Okay, I grok. I've just never thought about that as an element of role-playing. I enjoy customizing a character's look, but I never really thought about it like that. Now that I'm thinking about it, it sounds fairly significant in a CRPG. Since plot options are bound to be fairly narrow in a CRPG, ways to customize one's character become more important, I suppose
It is a reasonably important component of RPG's, equipment is a method of character progression independent of Experience Points. It's intended purpose is to permit character progression as a continuous event rather than a sudden immediate event.
It can be removed, and still be an RPG, but it comes at the cost of character progression and highlights the flaws of leveling, the fact that it's a sudden out-of-place jump in ability.
Um, I'm sure someone else has already posted this but actually ME2 has WAY more guns than ME1. The only thing that changes on guns in ME1 is some tweaking of how fast a gun overheats and how much damage it does, but every shotgun in the game feels just like every other shotgun. In ME2, every gun has a distinct and unique feel. If you use the Widow vs the Viper or the Incisor it feels completely different. You don't see the "stats" on the guns but they are still very different guns. ME1 just offered numeric upgrades of the same four models with different paint jobs.
1. ME2 is a shooter, not an RPG. It fails the fundamental check, Character Skill > Player Skill. Character skill defines RPG, Player skill defines Shooter. There's no merging the two, they're polar opposites. It's what defines each genre, whichever you implement is what genre of gameplay you get. Pretending there's an RPG leveling system doesn't make it an RPG, just a Shooter that lets you pick what your secondary fire mode is.

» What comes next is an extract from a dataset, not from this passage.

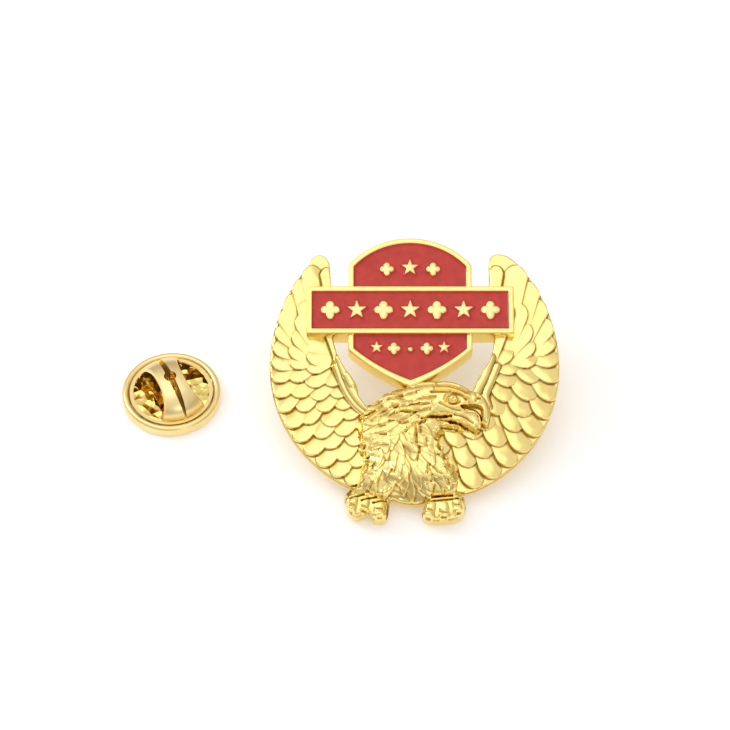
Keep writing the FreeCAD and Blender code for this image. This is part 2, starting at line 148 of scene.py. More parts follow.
def threshold(tree, value, limit):
    """1 where the value is under the limit."""
    node = tree.nodes.new("ShaderNodeMath")
    node.operation = "LESS_THAN"
    tree.links.new(value, node.inputs[0])
    node.inputs[1].default_value = limit
    return node.outputs[0]


def bump(tree, shader, height, strength, distance):
    """A bump of that height, in metres of distance."""
    node = tree.nodes.new("ShaderNodeBump")
    node.inputs["Strength"].default_value = strength
    node.inputs["Distance"].default_value = distance
    tree.links.new(height, node.inputs["Height"])
    tree.links.new(node.outputs["Normal"], shader.inputs["Normal"])


def mix(tree, factor, first, second):
    """A mix of two colours, or of sockets that give colours. Sockets 6 and 7 are the node's two colours."""
    node = tree.nodes.new("ShaderNodeMix")
    node.data_type = "RGBA"
    tree.links.new(factor, node.inputs["Factor"])
    for socket, value in ((node.inputs[6], first), (node.inputs[7], second)):
        if isinstance(value, tuple):
            socket.default_value = (*value, 1)
        else:
            tree.links.new(value, socket)
    return node.outputs[2]


# Heights over the clutch's foot, in metres.
PLATE_TOP = 0.0014
CUP_FLOOR_TOP = 0.0006

GOLD_PALE = (1.0, 0.82, 0.33)
GOLD_DEEP = (0.98, 0.74, 0.24)
# Painted shade: the dark brown that the cast gold takes in its hollows, standing in for shade and dark
# reflections there.
PAINTED_HOLLOW_SHADE = (0.32, 0.18, 0.035)
CLUTCH_PALE = (0.98, 0.80, 0.40)
CLUTCH_DEEP = (0.92, 0.71, 0.31)
CLUTCH_SHINE = (0.98, 0.74, 0.24)
ENAMEL_DARK = (0.49, 0.026, 0.016)
ENAMEL_LIGHT = (0.60, 0.040, 0.027)


def gold(name, rough, patch, grain, depth, pale=GOLD_PALE, deep=GOLD_DEEP, cavity=False):
    """Gold plate. Its colour and gloss drift over patches, and a fine grain of that depth roughens it.

    The patches and the grain are given as features for each metre, and rough holds the least and the most
    roughness. With cavity, shade is painted into the hollows: the cavity attribute mixes dark brown into the
    colour.
    """
    material, tree, shader = new_material(name)
    drift = noise(tree, patch)
    colour = mix(tree, drift, pale, deep)
    # Painted shade: the cavity attribute mixes the colour towards dark brown in the hollows.
    if cavity:
        hollow = tree.nodes.new("ShaderNodeAttribute")
        hollow.attribute_name = "cavity"
        colour = mix(tree, hollow.outputs["Fac"], colour, PAINTED_HOLLOW_SHADE)
    tree.links.new(colour, shader.inputs["Base Color"])
    shader.inputs["Metallic"].default_value = 1.0
    tree.links.new(spread(tree, drift, rough[0], rough[1]), shader.inputs["Roughness"])
    bump(tree, shader, noise(tree, grain), 1.0, depth)
    return material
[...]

2. ME2 has shooter weapons. There's no variation, no customization, you can't even change at will. Pick your weapons from the level loading screen, and shoot stuff. Examine the gameplay itself and all you find is a really bad Quake 2.
I'm consistently amazed that people describe this game as an RPG. 10 years ago every gaming media site would've given abyssmal ratings and people would've flamed the heck out of it for it's glaring flaws. 10 years ago, it would've been labeled as shovel-ware, because that's exactly what it was. Inconsistent flawed story, inaccurate label, horrible gameplay by it's real genre's standards, it's the reason why I'll wait for user reviews and message board posts before I buy any more Bioware games. I got burned for $70 buying ME2 and expecting a sequel to ME.